NQ: Which programs would those be, exactly?

PH: For instance, we have a lot of transitional housing programs in which we work with people over the course of as much as a couple of years. We help them to first deal with the trauma of having to become homeless in the first place, but then to become housing-ready, to address past evictions and debt problems, to secure an income, and ultimately, to find stable housing. But that has become a real challenge for a couple of reasons: a lot of the folks whom we have placed in housing over the past year are losing their jobs or otherwise experiencing some type of financial crisis that is making it so that they have to work to come back to the shelter system. The increased unemployment is a huge challenge for those people who are most vulnerable to the downturn in the economy: newly employed people, many of the people whom we are working on transitioning into housing.
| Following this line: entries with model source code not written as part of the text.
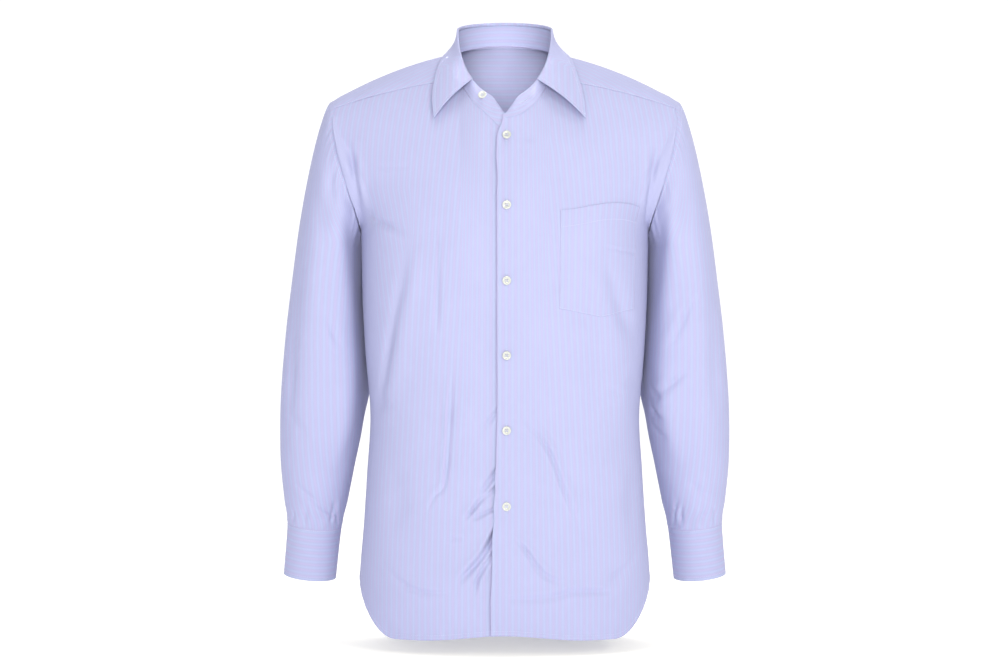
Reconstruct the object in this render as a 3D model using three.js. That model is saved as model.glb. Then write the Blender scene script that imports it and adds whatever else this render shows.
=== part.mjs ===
// A long sleeve dress shirt, buttoned up to its open collar and filled out as if worn, with nobody in it.
// Millimetres, +Z up, the front towards -Y and the wearer's left towards +X.
// The origin is the middle of the neck opening, level with the collar seam at the sides of the neck.
import * as THREE from "three";

// Cloth
const CLOTH = 1.2; // wall of a cut piece
const CUFF_CLOTH = 1.6; // a cuff is two layers with interlining
const SEAM_GAP = 0.3; // between pieces that meet at a seam
const LAYER_GAP = 0.6; // between pieces that lie on each other

// Torso, as sections one above the other: half width, and depth of the front and of the back from the side
const CHEST_Z = -235;
const SECTIONS = [
  { z: -800, width: 191, front: 115, back: 110 },
  { z: -694, width: 192.5, front: 116, back: 110 },
  { z: -620, width: 187, front: 114, back: 106 },
  { z: -553, width: 182.7, front: 112, back: 101 },
  { z: -480, width: 178.8, front: 111, back: 97 },
  { z: -394, width: 185.5, front: 116, back: 103 },
  { z: -327, width: 189, front: 122, back: 110 },
  { z: CHEST_Z, width: 191, front: 127, back: 116 },
  { z: -150, width: 192, front: 128, back: 118 },
];
const SQUARENESS = 2.45; // exponent of the section's outline, where 2 is an ellipse

// Shirt-tail hem
const SIDE_HEM_Z = -694;
const FRONT_TAIL = { drop: 69, reach: 115 };
const BACK_TAIL = { drop: 91, reach: 165 };
const FRONT_EDGE_LIFT = { rise: 7, reach: 110 };

// Neck seam
const NECK = { width: 66, front: 100, back: 66, frontZ: -92, backZ: 17, bend: 1.1 };
const YOKE_NECK_ANGLE = 1.105; // where the front yoke seam meets the neck, from the centre front

// Armhole
const SHOULDER = { x: 228, y: 5, z: -62 };
const ARMHOLE = { front: 73, back: 75, frontBend: 0.85, backBend: 0.9 };
const YOKE_ARM_ANGLE = 2.54; // where the front yoke seam meets the armhole, from the underarm
const BACK_YOKE_ARM_ANGLE = 4.118; // where the back yoke seam does
const BACK_YOKE = { y: 112, z: -85, bend: 2.2 };

// Front edges: how far each reaches past the middle, and how they part above the top button
const LEFT_EDGE = { x: -10, hemX: -18, neckX: -3, standX: 12.5 };
const RIGHT_EDGE = { x: 20, neckX: 4, standX: -10.5 };
const NECK_OPENS = 32; // length above the top button over which the edges part
const UNDERLAP = CLOTH + 1.6;

// Collar
const STAND = {
  width: 59.5,
  front: 88,
  back: 61,
  frontZ: -67,
  sideZ: 33,
  backZ: 50,
  bend: 0.95,
  corner: 11,
  height: 30,
};
const LEAF_END_ANGLE = 0.7;
// The leaf's edge by angle round the neck.
// Shift is how far both of its sides lie to the left, and full how far out it bows.
const LEAF_EDGE = [
  { angle: 0.7, x: 98, shift: 6.5, y: -90, z: -94, full: 3 },
  { angle: 0.88, x: 98.5, shift: 4, y: -70, z: -65, full: 2 },
  { angle: 1.08, x: 94, shift: 2.5, y: -47, z: -37, full: 0 },
  { angle: 1.31, x: 87.5, shift: 2, y: -19, z: -12, full: -3 },
  { angle: 1.57, x: 80, shift: 1.5, y: 5, z: 1.5, full: -4 },
  { angle: 1.92, x: 72.5, shift: 1, y: 38, z: 6, full: -1.5 },
  { angle: 2.27, x: 57, shift: 0.5, y: 59, z: 8, full: 0 },
  { angle: 2.7, x: 30, shift: 0, y: 73, z: 9, full: 0.5 },
  { angle: Math.PI, x: 0, shift: 0, y: 77.5, z: 9.5, full: 0.5 },
];

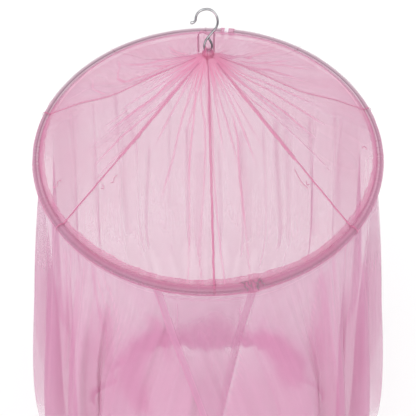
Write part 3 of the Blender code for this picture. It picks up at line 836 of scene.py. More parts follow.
# %% [markdown]
# ## Overlocked seams
#
# Each seam of the crown is a ridge of thread a few millimetres wide. It starts at the gather,
# follows the cloth down to the hoop and goes round the casing, where it is sewn off. A narrow
# strip with a rounded section does it, laid on the crown's surface. In its upper part the two
# rows of thread lie apart, and the seams at the back are fainter.

# %% Seam bindings
BINDING_WIDTHS = [         # in the upper part and further down, round from the front seam
    (0.0036, 0.0034), (0.0064, 0.0032), (0.0038, 0.0034), (0.0036, 0.0034),
    (0.0034, 0.0034), (0.0036, 0.0034), (0.0038, 0.0034), (0.0058, 0.0032),
]
BINDING_HEIGHT = 0.0011
FAINT_AT_BACK = 0.10                       # what is left of a seam's thread at the back
BINDING_SUNK = (0.75, 0.25, 0.45, 0.8, 0.8, 0.8, 0.45, 0.25)   # share lost in the casing's net
BINDING_WIDE_TO = 0.56                     # share of the slope where the wide part ends
BINDING_START = 0.03
BINDING_LIFT, BINDING_WOBBLE = 0.0006, 0.0004
BINDING_SECTION = np.linspace(-1.0, 1.0, 9)
BINDING_WRAP = np.linspace(150, -62, 22)   # degrees round the tube, over the casing
BINDING_WRAP_RADIUS = 0.0076


def seam_strip(index):
    """Places of a seam's strip, from the gather to under the casing."""
    upper, lower = BINDING_WIDTHS[index]
    rows = []
    for step in np.linspace(BINDING_START, 1.0, 150):
        narrow = mix(0.45, 1.0, ease(step / 0.25))
        wide = BINDING_SECTION * mix(upper, lower, rise(step, BINDING_WIDE_TO, 0.06)) / 2
        middle, azimuth = crown_place(index, step)
        aside = at_azimuth(azimuth + 90.0, 1.0, 0.0)
        outward = at_azimuth(azimuth, math.sin(SLOPE), math.cos(SLOPE))
        wobble = BINDING_WOBBLE * math.sin(step * 61 + index) * math.sin(step * 23)
        height = BINDING_LIFT + BINDING_HEIGHT * (1 - BINDING_SECTION ** 2)
        rows.append(middle + np.outer(wide * narrow + wobble, aside)
                    + np.outer(height * narrow, outward))
    azimuth = SEAMS[index, 0]
    for angle in BINDING_WRAP:
        reach = BINDING_WRAP_RADIUS + 0.5 * BINDING_HEIGHT * (1 - BINDING_SECTION ** 2)
        turned = azimuth + np.degrees(wide / HOOP_RADIUS)
        rows.append(at_azimuth(turned, HOOP_RADIUS + reach * math.cos(math.radians(angle)),
                               reach * math.sin(math.radians(angle))))
    return np.array(rows)


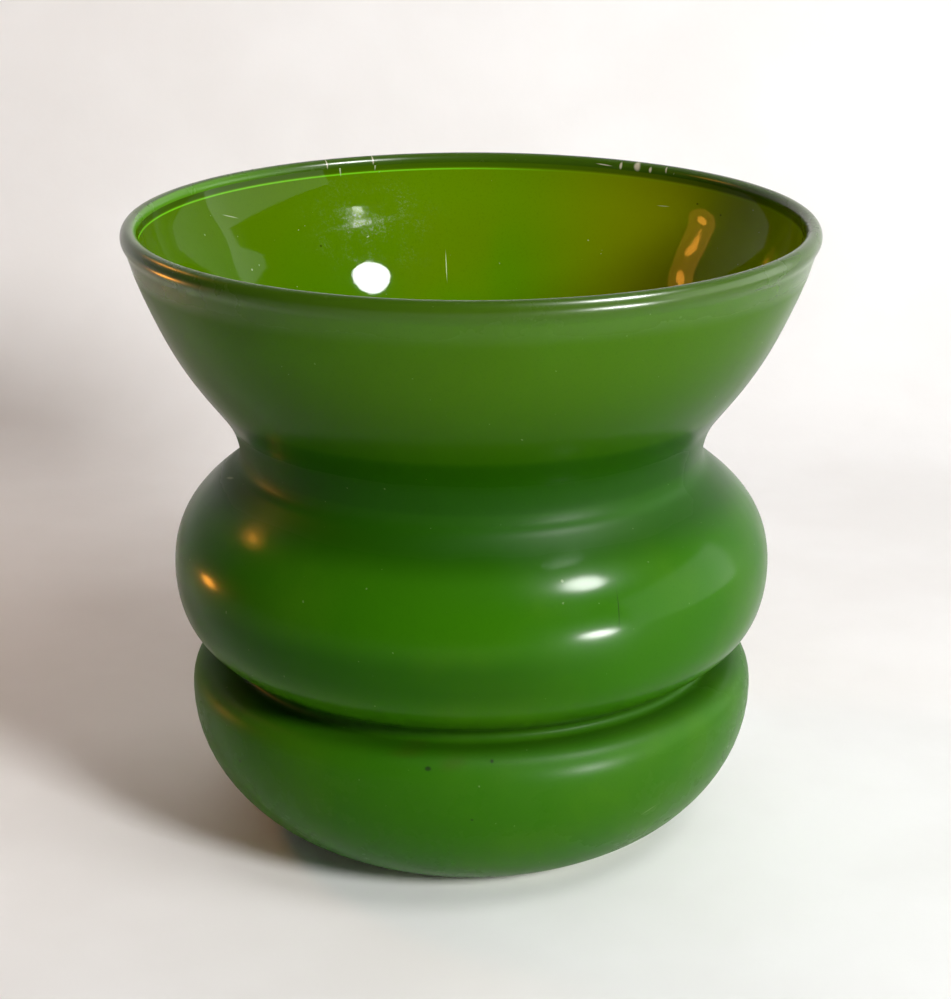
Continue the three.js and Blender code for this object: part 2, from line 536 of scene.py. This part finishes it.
def pale_floor():
    """A plain matt off-white ground with the faintest mottle."""
    f = Finish("pale_floor_finish")
    warm_white = rgb(0.84, 0.83, 0.82)
    cool_white = rgb(0.88, 0.875, 0.87)
    mottle = f.ramp(f.noise(0.02, 3.0, 0.5), 0.3, 0.7)
    f.feed(f.shader.inputs["Base Color"], f.over(warm_white, cool_white, mottle))
    f.shader.inputs["Roughness"].default_value = 0.9
    f.shader.inputs["Specular IOR Level"].default_value = 0.1
    f.bump((f.noise(0.25, 3.0, 0.6), 0.05))
    return f.material


# Stage, lights and camera ---------------------------------------------------------------------------

def sweep():
    """The floor, curving up into a backdrop behind the vase."""
    half_width, front, bend, radius, top = 1.4, -1.6, 0.20, 0.09, 1.3
    bend_steps = 16
    line = [(front, 0), (bend, 0)]
    for step in range(1, bend_steps + 1):
        angle = math.pi / 2 * step / bend_steps
        line.append((bend + radius * math.sin(angle), radius * (1 - math.cos(angle))))
    line.append((bend + radius, top))
    vertices = [(side, y, z) for y, z in line for side in (-half_width, half_width)]
    faces = [(i, i + 1, i + 3, i + 2) for i in range(0, len(vertices) - 2, 2)]
    mesh = bpy.data.meshes.new("floor_sweep")
    mesh.from_pydata(vertices, [], faces)
    for polygon in mesh.polygons:
        polygon.use_smooth = True
    ground = bpy.data.objects.new("floor_sweep", mesh)
    ground.data.materials.append(pale_floor())
    bpy.context.scene.collection.objects.link(ground)


def lamp(name, place, aim, size, radiance, colour=(1, 1, 1), shape="ELLIPSE",
         lights_things=True, shown_in_gloss=True):
    """An area lamp of the given radiance, which may light things, show in reflections or both."""
    data = bpy.data.lights.new(name, "AREA")
    data.shape = shape
    data.size, data.size_y = size
    area = size[0] * size[1] * (math.pi / 4 if shape == "ELLIPSE" else 1)
    data.energy = radiance * area * math.pi
    data.color = colour
    made = bpy.data.objects.new(name, data)
    made.location = place
    made.rotation_euler = (Vector(aim) - Vector(place)).to_track_quat("-Z", "Y").to_euler()
    made.visible_diffuse = lights_things
    made.visible_glossy = shown_in_gloss
    made.visible_camera = False
    bpy.context.scene.collection.objects.link(made)


def lamps():
    """A soft light from the right, small white lamps seen in the gloss, and warm ones at the left."""
    middle, low = (0, 0, 0.07), (0, 0, 0.05)
    amber = (1.0, 0.36, 0.04)
    lamp("key", (0.344, -0.236, 0.53), middle, (0.15, 0.13), 240, lights_things=False)
    lamp("low_key", (0.30, -0.31, 0.042), low, (0.10, 0.04), 380, lights_things=False)
    lamp("soft_top", (0.42, -0.34, 0.80), middle, (0.36, 0.36), 7, shown_in_gloss=False)
    lamp("soft_side", (0.55, -0.66, 0.46), middle, (0.22, 0.22), 76, shown_in_gloss=False)
    lamp("right_wall", (0.62, -0.02, 0.20), middle, (0.70, 0.36), 4.5,
         shape="RECTANGLE", lights_things=False)
    lamp("warm", (-0.259, 0.096, 0.235), middle, (0.080, 0.050), 12, amber)
    lamp("warm_core", (-0.258, 0.095, 0.234), middle, (0.030, 0.014), 55, amber, lights_things=False)
    lamp("low_warm", (-0.27, 0.075, 0.033), low, (0.040, 0.022), 80, amber, lights_things=False)


def surroundings():
    """Soft even light on everything, but a dim room in the reflections."""
    world = bpy.data.worlds.new("soft_room")
    bpy.context.scene.world = world
    world.use_nodes = True
    tree = world.node_tree
    light = tree.nodes["Background"]
    light.inputs["Color"].default_value = rgb(1.0, 0.99, 0.97)
    light.inputs["Strength"].default_value = 0.09
    room = tree.nodes.new("ShaderNodeBackground")
    room.inputs["Color"].default_value = rgb(0.9, 1.0, 0.85)
    room.inputs["Strength"].default_value = 0.07
    ray = tree.nodes.new("ShaderNodeLightPath")
    mix = tree.nodes.new("ShaderNodeMixShader")
    tree.links.new(ray.outputs["Is Glossy Ray"], mix.inputs[0])
    tree.links.new(light.outputs[0], mix.inputs[1])
    tree.links.new(room.outputs[0], mix.inputs[2])
    tree.links.new(mix.outputs[0], tree.nodes["World Output"].inputs["Surface"])


def camera():
    """A close view from the front, a little above the lip."""
    data = bpy.data.cameras.new("camera")
    data.sensor_fit = "VERTICAL"
    data.sensor_height = 24
    data.lens = LENS
    data.clip_start = 0.01
    view = bpy.data.objects.new("camera", data)
    view.location = CAMERA_PLACE
    view.rotation_euler = (math.radians(90 - CAMERA_PITCH), 0, 0)
    bpy.context.scene.collection.objects.link(view)
    bpy.context.scene.camera = view


# The vase -------------------------------------------------------------------------------------------

def vase():
    body = turned("vase_glass", "glass_body")
    body.data.materials.append(glass())
    skin = turned("enamel_skin", "green_enamel_coat")
    skin.data.materials.append(enamel())


bpy.context.scene.view_settings.view_transform = "Standard"
vase()
sweep()
lamps()
surroundings()
camera()
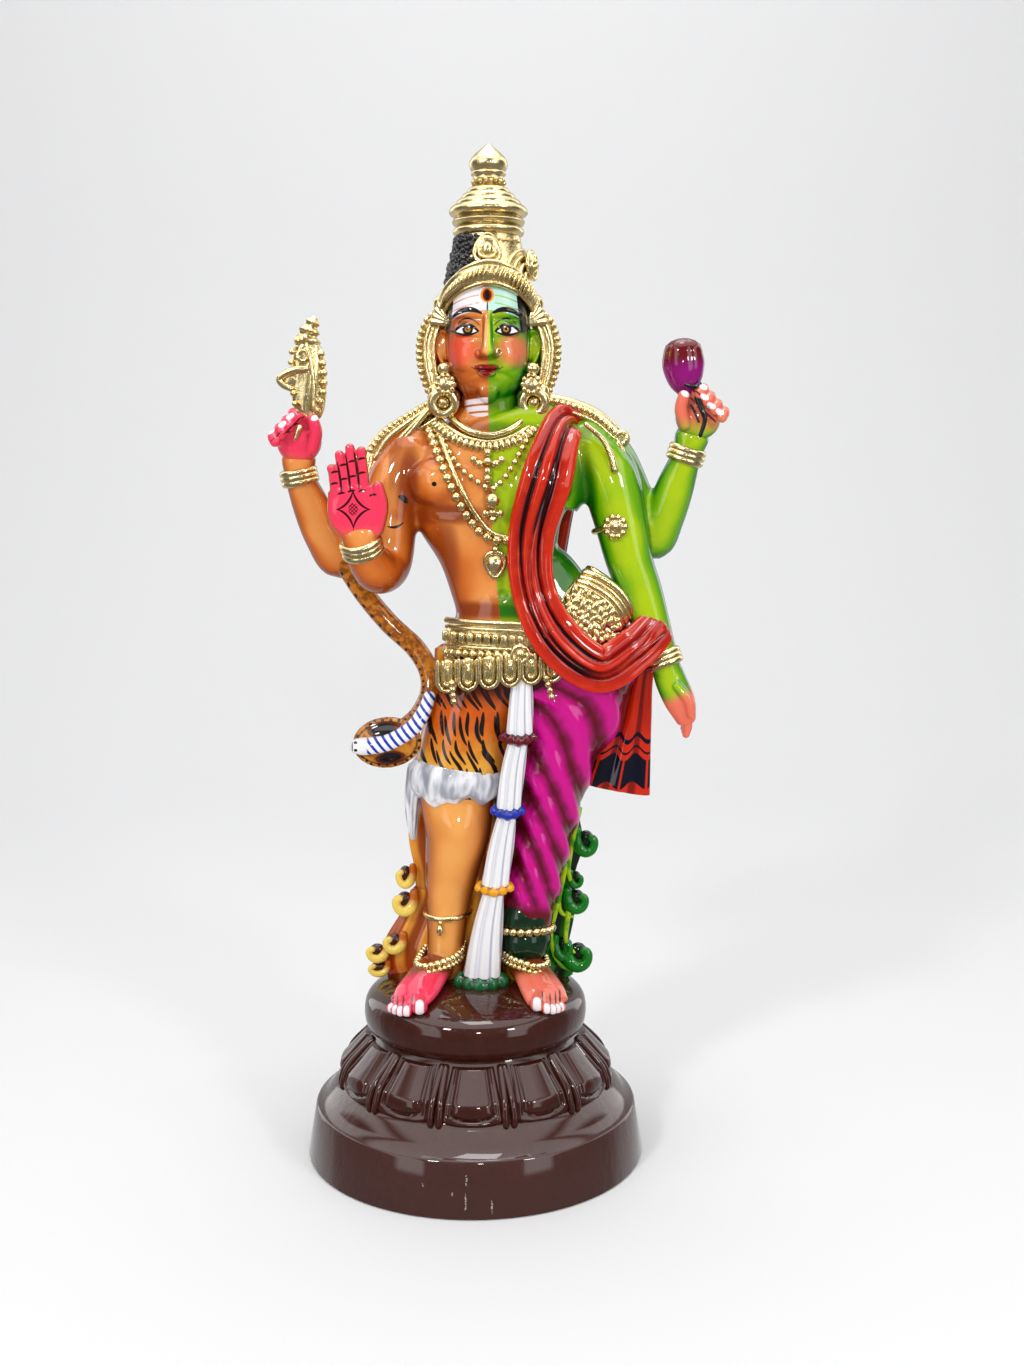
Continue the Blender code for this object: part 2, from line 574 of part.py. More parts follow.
def base_profile():
    """Radius and height of the base in metres, from the dome's centre down to the underside."""
    dome = [(0.0, STAND_Z)]
    for share in (0.45, 0.75, 0.92):
        dome.append((share * DOME_RADIUS, dome_height(share * DOME_RADIUS, 0)))
    rim_drop = DISC_HEIGHT - DOME_DROP
    rim = [
        (DISC_RADIUS * 0.972, LOTUS_TOP + rim_drop * 0.80),
        (DISC_RADIUS, LOTUS_TOP + rim_drop * 0.48),
        (DISC_RADIUS * 0.985, LOTUS_TOP + rim_drop * 0.2),
        (NECK_RADIUS, LOTUS_TOP),
    ]
    lotus = [
        (NECK_RADIUS + 0.002, LOTUS_TOP - 0.001),
        (NECK_RADIUS + 0.75 * (LOTUS_RADIUS - NECK_RADIUS), LOTUS_FOOT + 0.45 * LOTUS_HEIGHT),
        (LOTUS_RADIUS, LOTUS_FOOT + 0.12 * LOTUS_HEIGHT),
        (LOTUS_RADIUS, LOTUS_FOOT),
    ]
    plinth = [
        (PLINTH_RADIUS - PLINTH_TAPER - PLINTH_EDGE, PLINTH_TOP),
        (PLINTH_RADIUS - PLINTH_TAPER, PLINTH_HEIGHT),
        (PLINTH_RADIUS, 0.0),
        (0.0, 0.0),
    ]
    return dome + rim + lotus + plinth


def lotus_slope(share):
    """Radius and height on the lotus ring, from its foot at 0 to the neck at 1."""
    low = (LOTUS_RADIUS, LOTUS_FOOT + 0.06 * LOTUS_HEIGHT)
    mid = (NECK_RADIUS + 0.75 * (LOTUS_RADIUS - NECK_RADIUS), LOTUS_FOOT + 0.45 * LOTUS_HEIGHT)
    top = (NECK_RADIUS + 0.0025, LOTUS_TOP - 0.001)
    if share < 0.45:
        t, a, b = share / 0.45, low, mid
    else:
        t, a, b = (share - 0.45) / 0.55, mid, top
    return a[0] + (b[0] - a[0]) * t, a[1] + (b[1] - a[1]) * t


def petal(name, turn, group):
    """One lotus petal: a round-ended leaf on the ring with a raised inner leaf."""
    work = bmesh.new()
    half = math.pi / PETALS * (1 - PETAL_FILL / 2)
    levels = [(1.0, -0.004), (1.0, PETAL_RAISE * 0.75), (0.72, PETAL_RAISE * 0.4), (0.56, PETAL_RAISE)]
    outline = [(-0.86, 0.98), (-0.97, 0.5), (-1.0, 0.22), (-0.72, 0.06), (0.0, 0.0),
               (0.72, 0.06), (1.0, 0.22), (0.97, 0.5), (0.86, 0.98)]
    loops = []
    for narrow, raise_by in levels:
        loop = []
        for across, up in outline:
            share = 0.5 + (up - 0.5) * (0.5 + narrow / 2) + (1 - narrow) * 0.12
            radius, height = lotus_slope(share)
            angle = turn + across * narrow * half * (1.05 - 0.1 * up)
            reach = radius + raise_by
            spot = (reach * math.sin(angle), -reach * math.cos(angle), height + raise_by * 0.5)
            loop.append(work.verts.new(spot))
        loops.append(loop)
    for low, high in zip(loops, loops[1:]):
        for k in range(len(outline)):
            nxt = (k + 1) % len(outline)
            work.faces.new((low[k], low[nxt], high[nxt], high[k]))
    work.faces.new(loops[0][::-1])
    work.faces.new(loops[-1])
    bmesh.ops.triangulate(work, faces=work.faces)
    bmesh.ops.recalc_face_normals(work, faces=work.faces)
    mesh = bpy.data.meshes.new(name)
    work.to_mesh(mesh)
    work.free()
    item = bpy.data.objects.new(name, mesh)
    group.objects.link(item)
    return item


def lacquer():
    """Brown gloss lacquer."""
    paint = bpy.data.materials.new("painted_lacquer")
    paint.use_nodes = True
    shader = paint.node_tree.nodes["Principled BSDF"]
    shader.inputs["Base Color"].default_value = (0.60, 0.30, 0.10, 1)
    shader.inputs["Roughness"].default_value = 0.2
    shader.inputs["Metallic"].default_value = 0.0
    return paint


def build():
    """The statue: the turned base joined with its petals, the figure and the crown."""
    clear_scene()
    parts = new_collection("ardhanarishvara_statue")
    workshop = new_collection("workshop")
    petal_forms = [petal(f"petal_{k}", 2 * math.pi * k / PETALS, workshop) for k in range(PETALS)]
    joined = [figure_skin(workshop), crown(workshop)] + petal_forms
    statue = turned("statue", base_profile(), BASE_STEPS, parts)
    for item in joined:
        item.hide_render = True
        item.display_type = "WIRE"
    union = statue.modifiers.new("join", "BOOLEAN")
    union.operation = "UNION"
    union.operand_type = "COLLECTION"
    union.collection = workshop
    union.solver = "EXACT"
    statue.data.materials.append(lacquer())


build()
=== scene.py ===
"""The painted finish of a standing Ardhanarishvara doll: skin, cloths, gold ornaments and lotus base.

The doll is written in its own units: one unit is a five-hundredth of the figure's height, which is a
millimetre on the real doll. Heights in units count from the soles, +X is the figure's left, -Y its front.
"""

import functools
import math

import bmesh
import bpy
import numpy as np
from mathutils import Matrix, Vector


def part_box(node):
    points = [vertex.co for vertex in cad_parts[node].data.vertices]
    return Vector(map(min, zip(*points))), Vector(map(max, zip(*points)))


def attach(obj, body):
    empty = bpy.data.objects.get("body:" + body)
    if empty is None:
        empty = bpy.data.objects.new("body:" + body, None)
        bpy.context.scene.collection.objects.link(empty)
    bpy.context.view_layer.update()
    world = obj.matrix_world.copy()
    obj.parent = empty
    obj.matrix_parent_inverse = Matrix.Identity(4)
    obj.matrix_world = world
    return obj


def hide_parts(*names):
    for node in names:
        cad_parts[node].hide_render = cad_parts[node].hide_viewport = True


bl_info = {
    "name": "Ardhanarishvara Doll",
    "version": (1, 0, 0),
    "blender": (4, 5, 0),
    "location": "View3D > Sidebar > Doll",
    "description": "Models and paints a moulded festival doll on its lotus base, piece by piece",
    "category": "Object",
}

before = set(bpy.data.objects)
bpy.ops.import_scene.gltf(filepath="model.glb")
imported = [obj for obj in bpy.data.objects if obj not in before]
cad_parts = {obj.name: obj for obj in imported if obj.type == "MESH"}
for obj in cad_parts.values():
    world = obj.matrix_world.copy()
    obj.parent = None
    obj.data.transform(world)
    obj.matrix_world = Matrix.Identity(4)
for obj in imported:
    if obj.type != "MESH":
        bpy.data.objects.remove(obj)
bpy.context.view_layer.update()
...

NQ: Are there any closing remarks you would like to make?

PH: What we are trying to do is to increase our response. [N]obody is aware of problems related to hunger; they usually go unseen. Anytime you can uncover that issue, uncover that experience, you can tell a story that is tremendously compelling and really forces the public to consider: Can we live with that? Can we live with the fact that over half of our seniors and people with disabilities in public housing go hungry? What you’re doing here will have the same kind of important impact on trying to catalogue where some of the gaps are, what some of the continuing problems are, so there can be the kind of response that needs to be there so that everyone has the adequate access to the food that they need in order to live a good life. So I think that is what we are struggling with on an everyday basis.

NQ: Thank you so much for participating, for your comments, and for the amazing work that you are doing.